Once we had our methodology for setting capital requirements for our credit guarantees, pricing them became simple. There was only one combination of initial capital and guaranty fee that simultaneously would produce exactly our target return on capital in the loss scenario our credit pricing model assessed to be most likely, and also was just sufficient to cover the credit losses in the 1 percent probability stress scenario we wished to protect ourselves against. That was the amount of capital we would hold and the guaranty fee we would seek to charge.

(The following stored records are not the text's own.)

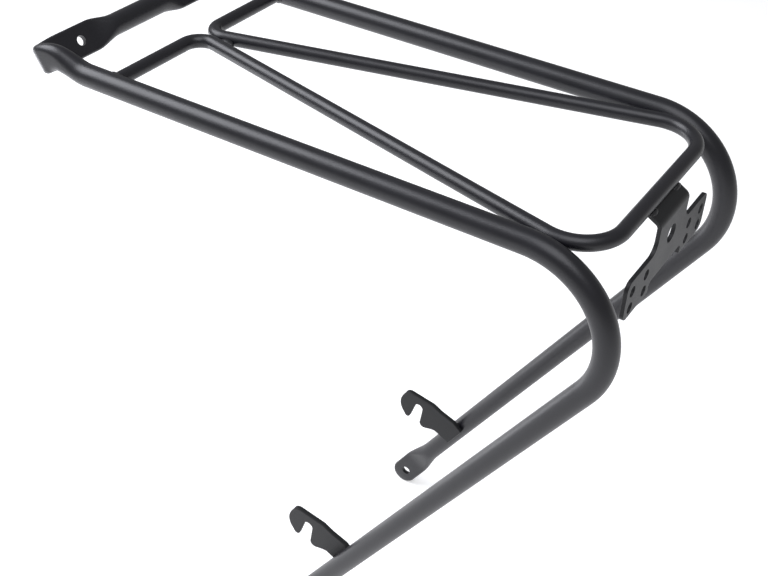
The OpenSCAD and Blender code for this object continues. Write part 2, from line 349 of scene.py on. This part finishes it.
deckLoop = makeDeck()
print("deck loop made:", len(deckLoop.data.polygons), "faces")


# sheet parts: copied from the frame, merged, and given rolled edges
sheet = {
    "bracketEdge": 0.4, "hookEdge": 0.6, "segments": 3,
    "flatAngle": 2, "edgeAngle": 50, "shadeAngle": 42,
}


def roundedCopy(node, name, bevel):
    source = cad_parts[node]
    piece = bpy.data.objects.new(name, source.data.copy())
    bpy.context.scene.collection.objects.link(piece)
    tidyFaces(piece)
    addModifier(piece, "DECIMATE", decimate_type="DISSOLVE",
                angle_limit=math.radians(sheet["flatAngle"]))
    addModifier(piece, "BEVEL", width=bevel * mm, segments=sheet["segments"], limit_method="ANGLE",
                angle_limit=math.radians(sheet["edgeAngle"]), use_clamp_overlap=True)
    addModifier(piece, "TRIANGULATE")
    smoothShade(piece, sheet["shadeAngle"])
    addModifier(piece, "WEIGHTED_NORMAL", keep_sharp=True)
    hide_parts(node)
    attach(piece, "root")
    return piece


lightBracket = roundedCopy("light_bracket", "lightBracket", sheet["bracketEdge"])
hookPlates = [roundedCopy("hook_plate_left", "hookPlateLeft", sheet["hookEdge"]),
              roundedCopy("hook_plate_right", "hookPlateRight", sheet["hookEdge"])]
print("sheet parts made")


# weld beads
bead = {
    "ripple": 0.18, "rippleScale": 900, "ringMajor": 4.0, "ringMinor": 1.0, "saddleEdge": 5.9,
    "deckRear": (1.5, 4.2, 1.5), "bracket": (3.6, 1.6, 1.6), "deckTie": (2.6, 4.6, 2.5),
}


def rippleBead(piece, amount):
    for v in piece.data.vertices:
        n = noise.noise(v.co * bead["rippleScale"])
        v.co += v.normal * n * amount * mm


def finishBead(piece, node):
    tidyFaces(piece)
    rippleBead(piece, bead["ripple"])
    smoothShade(piece, 70)
    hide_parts(node)
    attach(piece, "root")


def makeDeckFrontBead(side):
    # a fillet ring whose foot follows the round rail
    deselectAll()
    bpy.ops.mesh.primitive_torus_add(
        major_radius=bead["ringMajor"] * mm, minor_radius=bead["ringMinor"] * mm,
        major_segments=48, minor_segments=16)
    piece = bpy.context.object
    piece.name = "deckFrontBead" + ("Left" if side < 0 else "Right")
    place = Vector((side * railInside, deck["front"], hoop["railZ"])) * mm
    piece.matrix_world = Matrix.Translation(place) @ Matrix.Rotation(math.pi / 2, 4, "Y")
    applyPlace(piece)
    railRadius = hoop["tube"] / 2
    for v in piece.data.vertices:
        z = min(abs(v.co.z / mm - hoop["railZ"]), bead["saddleEdge"])
        v.co.x += side * (railRadius - math.sqrt(railRadius ** 2 - z * z)) * mm
    finishBead(piece, "weld_deck_front_" + ("left" if side < 0 else "right"))
    return piece


def makeLongBead(name, node, half):
    low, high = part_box(node)
    centre = (low + high) / 2
    deselectAll()
    bpy.ops.mesh.primitive_uv_sphere_add(segments=32, ring_count=20, radius=1)
    piece = bpy.context.object
    piece.name = name
    piece.matrix_world = Matrix.Translation(centre) @ Matrix.Diagonal((*[x * mm for x in half], 1))
    applyPlace(piece)
    finishBead(piece, node)
    return piece


beads = [makeDeckFrontBead(-1), makeDeckFrontBead(1)]
for side in ("Left", "Right"):
    low = side.lower()
    beads.append(makeLongBead("deckRearBead" + side, "weld_deck_rear_" + low, bead["deckRear"]))
    beads.append(makeLongBead("bracketBead" + side, "weld_bracket_" + low, bead["bracket"]))
beads.append(makeLongBead("deckTieBead", "weld_deck_tie", bead["deckTie"]))
print("beads made:", len(beads))


# finishes: satin powder coat over steel
coat = {"cloudScale": 60, "cloudDetail": 4, "tintLow": 0.3, "tintHigh": 0.75, "glossSwing": 0.05,
        "peelScale": 1400, "peelDetail": 3, "peelDepth": 0.0002}


def powderCoat(name, colour, roughness, mottle, peel, shine=0.5):
    material = bpy.data.materials.new(name)
    material.use_nodes = True
    nodes, links = material.node_tree.nodes, material.node_tree.links
    shader = nodes["Principled BSDF"]
    place = nodes.new("ShaderNodeTexCoord")
    cloud = nodes.new("ShaderNodeTexNoise")
    cloud.inputs["Scale"].default_value = coat["cloudScale"]
    cloud.inputs["Detail"].default_value = coat["cloudDetail"]
    tint = nodes.new("ShaderNodeValToRGB")
    tint.color_ramp.elements[0].position = coat["tintLow"]
    tint.color_ramp.elements[0].color = (*[c * (1 - mottle) for c in colour], 1)
    tint.color_ramp.elements[1].position = coat["tintHigh"]
    tint.color_ramp.elements[1].color = (*[c * (1 + mottle) for c in colour], 1)
    gloss = nodes.new("ShaderNodeMapRange")
    gloss.inputs["To Min"].default_value = roughness - coat["glossSwing"]
    gloss.inputs["To Max"].default_value = roughness + coat["glossSwing"]
    grain = nodes.new("ShaderNodeTexNoise")
    grain.inputs["Scale"].default_value = coat["peelScale"]
    grain.inputs["Detail"].default_value = coat["peelDetail"]
    bump = nodes.new("ShaderNodeBump")
    bump.inputs["Strength"].default_value = peel
    bump.inputs["Distance"].default_value = coat["peelDepth"]
    links.new(place.outputs["Object"], cloud.inputs["Vector"])
    links.new(place.outputs["Object"], grain.inputs["Vector"])
    links.new(cloud.outputs["Fac"], tint.inputs["Fac"])
    links.new(tint.outputs["Color"], shader.inputs["Base Color"])
    links.new(cloud.outputs["Fac"], gloss.inputs["Value"])
    links.new(gloss.outputs["Result"], shader.inputs["Roughness"])
    links.new(grain.outputs["Fac"], bump.inputs["Height"])
    links.new(bump.outputs["Normal"], shader.inputs["Normal"])
    shader.inputs["Specular IOR Level"].default_value = shine
    return material


tubeBlack = powderCoat("tubeBlack", (0.0065, 0.0065, 0.0095), 0.37, 0.12, 0.2)
sheetBlack = powderCoat("sheetBlack", (0.009, 0.0095, 0.0105), 0.5, 0.14, 0.25, 0.35)
weldBlack = powderCoat("weldBlack", (0.007, 0.007, 0.009), 0.36, 0.2, 0.4)


def dress(piece, material):
    piece.data.materials.clear()
    piece.data.materials.append(material)


dress(frameTube, tubeBlack)
dress(deckLoop, tubeBlack)
for piece in [lightBracket, *hookPlates]:
    dress(piece, sheetBlack)
for piece in beads:
    dress(piece, weldBlack)
for node in ("weld_hook_left", "weld_hook_right"):
    dress(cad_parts[node], weldBlack)
    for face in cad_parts[node].data.polygons:
        face.use_smooth = True
print("finishes set")


# floor, soft lights and sky
room = {"floorZ": -11.9, "floorSize": 40, "floorGlow": 0.4, "floorTone": 0.88, "sky": 0.31}
lampColour = (0.93, 0.94, 1.0)


def makeRoom():
    deselectAll()
    bpy.ops.mesh.primitive_plane_add(size=room["floorSize"], location=(0, 0, room["floorZ"] * mm))
    floor = bpy.context.object
    floor.name = "floor"
    paper = bpy.data.materials.new("whitePaper")
    paper.use_nodes = True
    shader = paper.node_tree.nodes["Principled BSDF"]
    shader.inputs["Base Color"].default_value = (*[room["floorTone"]] * 3, 1)
    shader.inputs["Roughness"].default_value = 1
    shader.inputs["Specular IOR Level"].default_value = 0
    shader.inputs["Emission Color"].default_value = (1, 1, 1, 1)
    shader.inputs["Emission Strength"].default_value = room["floorGlow"]
    dress(floor, paper)
    world = bpy.context.scene.world or bpy.data.worlds.new("sky")
    bpy.context.scene.world = world
    world.use_nodes = True
    sky = world.node_tree.nodes["Background"]
    sky.inputs["Color"].default_value = (1, 1, 1, 1)
    sky.inputs["Strength"].default_value = room["sky"]


lamps = [
    {"name": "topSoftbox", "place": (-0.5, -0.3, 1.45), "aim": (0, 0, 0.3),
     "size": 1.0, "power": 10},
    {"name": "frontSoftbox", "place": (-0.35, 1.0, 1.25), "aim": (0, 0, 0.3),
     "size": 1.0, "power": 22},
    {"name": "lowSoftbox", "place": (-0.04, 0.62, 0.06), "aim": (-0.074, 0.15, 0.335),
     "size": 0.3, "power": 1},
]


def makeLamp(lamp):
    bpy.ops.object.light_add(type="AREA", location=lamp["place"])
    light = bpy.context.object
    light.name = lamp["name"]
    light.data.shape = "SQUARE"
    light.data.size = lamp["size"]
    light.data.energy = lamp["power"]
    light.data.color = lampColour
    aim = Vector(lamp["aim"]) - Vector(lamp["place"])
    light.rotation_euler = aim.to_track_quat("-Z", "Y").to_euler()


makeRoom()
deselectAll()
for lamp in lamps:
    makeLamp(lamp)
bpy.context.scene.view_settings.view_transform = "Standard"
print("room set")
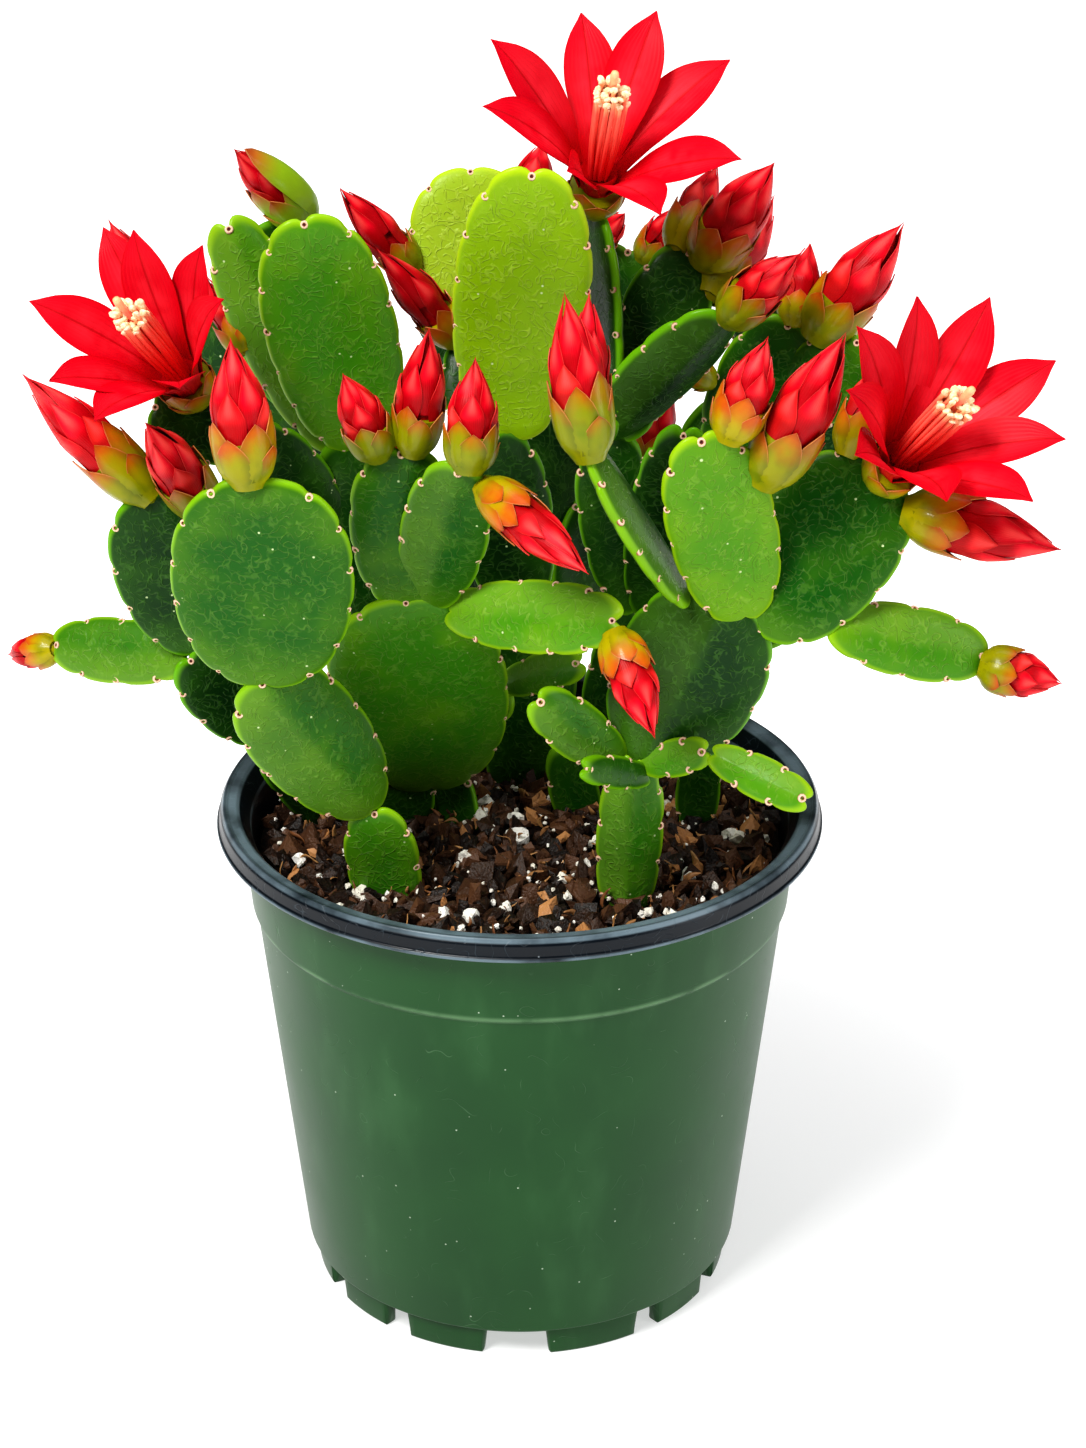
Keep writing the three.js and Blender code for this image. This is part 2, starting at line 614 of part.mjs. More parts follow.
// The stamens: a sheaf of filaments with knobbly anthers round its top, and the style rising from it.
function stamensSolid(flower, random) {
  const sheaf = skin([
    onThroat(flower, -4.6),
    throatRing(flower, -4.6, 1.9),
    throatRing(flower, 2, 2.3),
    throatRing(flower, SHEAF_HEIGHT, SHEAF_RADIUS),
    onThroat(flower, SHEAF_HEIGHT + 3.5),
  ]);
  const style = skin([
    onThroat(flower, SHEAF_HEIGHT - 4),
    throatRing(flower, SHEAF_HEIGHT - 3, 0.7, 4),
    throatRing(flower, STYLE_HEIGHT - 1, 0.8, 4),
    onThroat(flower, STYLE_HEIGHT),
  ]);
  const anthers = Array.from({ length: ANTHERS }, (_, i) => {
    const around = i * radians(137.5);
    const rise = between(random, -0.4, 3.8);
    const radius = SHEAF_RADIUS - 0.45 * rise;
    const place = flower.throat
      .clone()
      .addScaledVector(flower.along, SHEAF_HEIGHT + rise)
      .addScaledVector(flower.up, radius * Math.cos(around))
      .addScaledVector(flower.right, radius * Math.sin(around));
    const knob = new THREE.OctahedronGeometry(ANTHER_SIZE).scale(1, 1, 1.6);
    return solid(knob.rotateZ(around).translate(place.x, place.y, place.z));
  });
  return fuse([solid(sheaf), solid(style), ...anthers]);
}

const flowers = FLOWERS.map(([name, from, middle, aim, depth, petalLength, petals]) => {
  const throat = vector(...middle);
  const axis = vector(...aim).normalize();
  const base = throat.clone().addScaledVector(axis, -depth);
  const tip = base.clone().addScaledVector(axis, FLOWER_CUP.length);
  const up = vector(0, 0, 1).addScaledVector(axis, -axis.z).normalize();
  const right = up.clone().cross(axis);
  const cup = { ...grownFrom(base, tip, 0), ...FLOWER_CUP, from, sides: SMALL_BUD_SIDES };
  return { ...cup, name, throat, depth, petalLength, petals, up, right };
});

// ---------------------------------------------------------------- potting mix

// How much smaller the block is all round than the outside of the pot.
const soilInset = 2 * LAYER + 3 * GAP;
const soilEdgeRadius = COLLAR_TOP_RADIUS - soilInset - 0.8; // the wall still narrows below the rim
const soilHeight = (radius) => SOIL_EDGE + SOIL_MOUND * (1 - (radius / soilEdgeRadius) ** 2);

// Bark chips: squashed, tilted octahedra, half sunk in the surface.
function chipSolid(random) {
  const radius = CHIP_SPREAD * Math.sqrt(random());
  const around = 2 * Math.PI * random();
  const size = between(random, ...CHIP_SIZE);
  const chip = new THREE.OctahedronGeometry(size).scale(1, between(random, 0.5, 0.9), 0.55);
  chip.rotateX(between(random, -0.5, 0.5)).rotateZ(2 * Math.PI * random());
  const height = soilHeight(radius) + size * 0.12;
  return solid(chip.translate(radius * Math.cos(around), radius * Math.sin(around), height));
}

// A plain hole round the foot of a stem, with the stem's lean and a little room all round.
function stemHole(pad) {
  const sides = 8;
  const halfWidth = pad.width / 2 + STEM_ROOM;
  const halfDepth = STEM_DEPTH + halfWidth * Math.tan(radians(pad.fold));
  const ring = (height) => {
    const middle = pad.base.clone().addScaledVector(pad.along, (height - pad.base.z) / pad.along.z);
    return Array.from({ length: sides }, (_, i) => {
      const around = (-2 * Math.PI * (i + 0.5)) / sides;
      return middle
        .clone()
        .addScaledVector(pad.across, halfWidth * Math.cos(around))
        .addScaledVector(pad.facing, halfDepth * Math.sin(around));
    });
  };
  const bottom = SOIL_EDGE - 8;
  const top = SOIL_EDGE + 10;
  return solid(skin([[ring(bottom)[0]], ring(bottom), ring(top), [ring(top)[0]]]));
}

// The block of potting mix: it fills the pot, with a lumpy mounded top and a plain hole for each stem.
function soilSolid() {
  const random = randomStream(7);
  const ring = (radius, height, lump) =>
    Array.from({ length: SOIL_SIDES }, (_, i) => {
      const around = (2 * Math.PI * i) / SOIL_SIDES;
      const lift = between(random, -lump, lump);
      return vector(radius * Math.cos(around), radius * Math.sin(around), height + lift);
    });
  const bed = skin([
    [vector(0, 0, SOIL_FLOOR)],
    ring(WALL_FOOT_RADIUS - soilInset, SOIL_FLOOR, 0),
    ring(STEP_RADIUS - soilInset, STEP_HEIGHT, 0),
    ring(soilEdgeRadius, SOIL_EDGE, 0.4),
    ...[0.8, 0.5, 0.22].map((share) =>
      ring(share * soilEdgeRadius, soilHeight(share * soilEdgeRadius), 0.9),
    ),
    [vector(0, 0, soilHeight(0))],
  ]);
  const chips = Array.from({ length: CHIPS }, () => chipSolid(random));
  const holes = Object.values(pads).filter((pad) => pad.rooted).map(stemHole);
  return largest(fuse([solid(bed), ...chips]).subtract(fuse(holes)));
}

// ---------------------------------------------------------------- the whole plant in its pot

const cactus = new THREE.Group();
cactus.add(mesh("pot_body", potBody(), GREEN_PLASTIC));
cactus.add(mesh("pot_liner", potLiner(), DARK_PLASTIC));
cactus.add(mesh("soil", soilSolid(), POTTING_MIX));

for (const [name, rows] of Object.entries(STEMS)) {
  const names = rows.map(([pad]) => pad);
  const cups = [...buds, ...flowers].filter((cup) => names.includes(cup.from)).map(cupSolid);
  const blades = names.map((pad) => padSolid(pads[pad]));
  cactus.add(mesh(name, fuse([...blades, ...cups]), PAD_SKIN));
}

for (const each of buds) {
  cactus.add(mesh(each.name, budSolid(each), BUD_SKIN));
}

const antherRandom = randomStream(21);
for (const flower of flowers) {
  cactus.add(mesh(flower.name + "_petals", petalsSolid(flower), PETAL_SKIN));
  cactus.add(mesh(flower.name + "_stamens", stamensSolid(flower, antherRandom), STAMEN_SKIN));
}

export default cactus;
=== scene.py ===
"""A potted Easter cactus in bud and flower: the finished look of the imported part.

Sizes are in millimetres and are scaled to metres as each mesh is made. +Z is up, the pot stands on
z = 0 with its axis on x = y = 0, and -Y is the front.
"""

import json
import random
from math import copysign, cos, degrees, exp, pi, radians, sin, sqrt, tan

import bmesh
import bpy
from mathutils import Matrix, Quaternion, Vector, noise

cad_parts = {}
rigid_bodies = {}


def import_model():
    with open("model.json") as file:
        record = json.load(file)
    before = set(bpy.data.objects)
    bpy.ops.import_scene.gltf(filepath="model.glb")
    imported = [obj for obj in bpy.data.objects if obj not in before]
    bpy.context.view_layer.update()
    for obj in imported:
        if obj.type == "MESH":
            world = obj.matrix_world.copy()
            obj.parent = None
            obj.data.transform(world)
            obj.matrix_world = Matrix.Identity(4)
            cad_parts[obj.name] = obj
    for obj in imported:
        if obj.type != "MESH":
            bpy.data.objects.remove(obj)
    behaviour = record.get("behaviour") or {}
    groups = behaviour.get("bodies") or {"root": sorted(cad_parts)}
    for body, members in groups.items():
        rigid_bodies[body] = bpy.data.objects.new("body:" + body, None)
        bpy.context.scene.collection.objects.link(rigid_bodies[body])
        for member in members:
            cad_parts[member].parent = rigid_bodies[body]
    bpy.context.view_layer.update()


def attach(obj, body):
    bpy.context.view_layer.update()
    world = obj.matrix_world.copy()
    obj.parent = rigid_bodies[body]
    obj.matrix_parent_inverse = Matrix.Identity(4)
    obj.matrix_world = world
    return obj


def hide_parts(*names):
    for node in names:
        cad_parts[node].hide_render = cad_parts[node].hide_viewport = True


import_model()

MM = 0.001

# ---------------------------------------------------------------- the pot's green outer layer
# The outside of a 13 cm nursery pot: thin satin plastic drawn over a mould into a straight taper, a
# small step under the collar, and a ring of feet below the floor.

FOOT_RADIUS = 46.6
FOOT_HEIGHT = 7
FOOT_DEPTH = 2.8
FOOT_MIDDLE = FOOT_RADIUS - FOOT_DEPTH / 2
FOOT_STEPS = 14
NOTCH_HEIGHT = 6.2
WALL_FOOT_RADIUS = 48.7
STEP_RADIUS = 57.9
STEP_HEIGHT = 91.2
COLLAR_TOP_RADIUS = 60.4
COLLAR_TOP = 109.2
LAYER = 1
GAP = 0.3
WIDE_NOTCHES = (-1, 179)
WIDE_NOTCH = 16
NARROW_NOTCHES = (37, 64, 90, 116, 143, -143, -116, -90, -61, -35.5)
NARROW_NOTCH = 6
TURNED_SIDES = 160


def shade(red, green, blue):
    """A colour given as a screen shows it, 0 to 255, as the linear colour that a material takes."""
    return tuple((c / 255) ** 2.2 for c in (red, green, blue)) + (1,)


class Wire:
    """One output of a node. Sums on wires add Math nodes."""

    def __init__(self, graph, socket):
        self.graph = graph
        self.socket = socket

    def other(self, output):
        return Wire(self.graph, self.socket.node.outputs[output])

    def maths(self, operation, value=0.5):
        return self.graph.node("ShaderNodeMath", {0: self, 1: value}, operation=operation)

    def __add__(self, value):
        return self.maths("ADD", value)

    def __sub__(self, value):
        return self.maths("SUBTRACT", value)

    def __rsub__(self, value):
        return self * -1 + value

    def __mul__(self, value):
        return self.maths("MULTIPLY", value)

    __radd__ = __add__
    __rmul__ = __mul__

    def between(self, low, high):
        """0 at low and 1 at high, with a soft start and end."""
        span = {"Value": self, "From Min": low, "From Max": high}
        return self.graph.node("ShaderNodeMapRange", span, interpolation_type="SMOOTHSTEP")


class Graph:
    """The nodes of one tree. node() adds any node: its type, its inputs, the output that the wire
    leaves by, and its settings."""

    def __init__(self, tree):
        self.tree = tree

    def node(self, kind, inputs=None, output=0, **settings):
        made = self.tree.nodes.new(kind)
        for name, value in settings.items():
            setattr(made, name, value)
        for name, value in (inputs or {}).items():
            if isinstance(value, Wire):
                self.tree.links.new(value.socket, made.inputs[name])
            else:
                made.inputs[name].default_value = value
        return Wire(self, made.outputs[output])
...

Defaults from loans made before we tightened our underwriting standards in 1985 continued to drive our credit losses higher through 1988, when they peaked at $315 million, or 11 basis points as a percentage of our combined portfolio and mortgage-backed securities outstanding. From that point, however, our credit losses declined, both absolutely and as a percentage of our book of business. By 1993 our total credit losses had fallen to $244 million, or only four basis points as a percent of our book, which by then had grown to two and a half times the size of our 1988 book. That same year our average single-family MBS guaranty fee rate was 21 basis points. Our underwriting was solid, our guaranty fee pricing was comfortably covering our credit losses, and the capital we held to back our credit guarantee business was growing rapidly. As was the case with our management of interest rate risk, in 1993 we could credibly claim in Congress and elsewhere that our management of mortgage credit risk was second to none.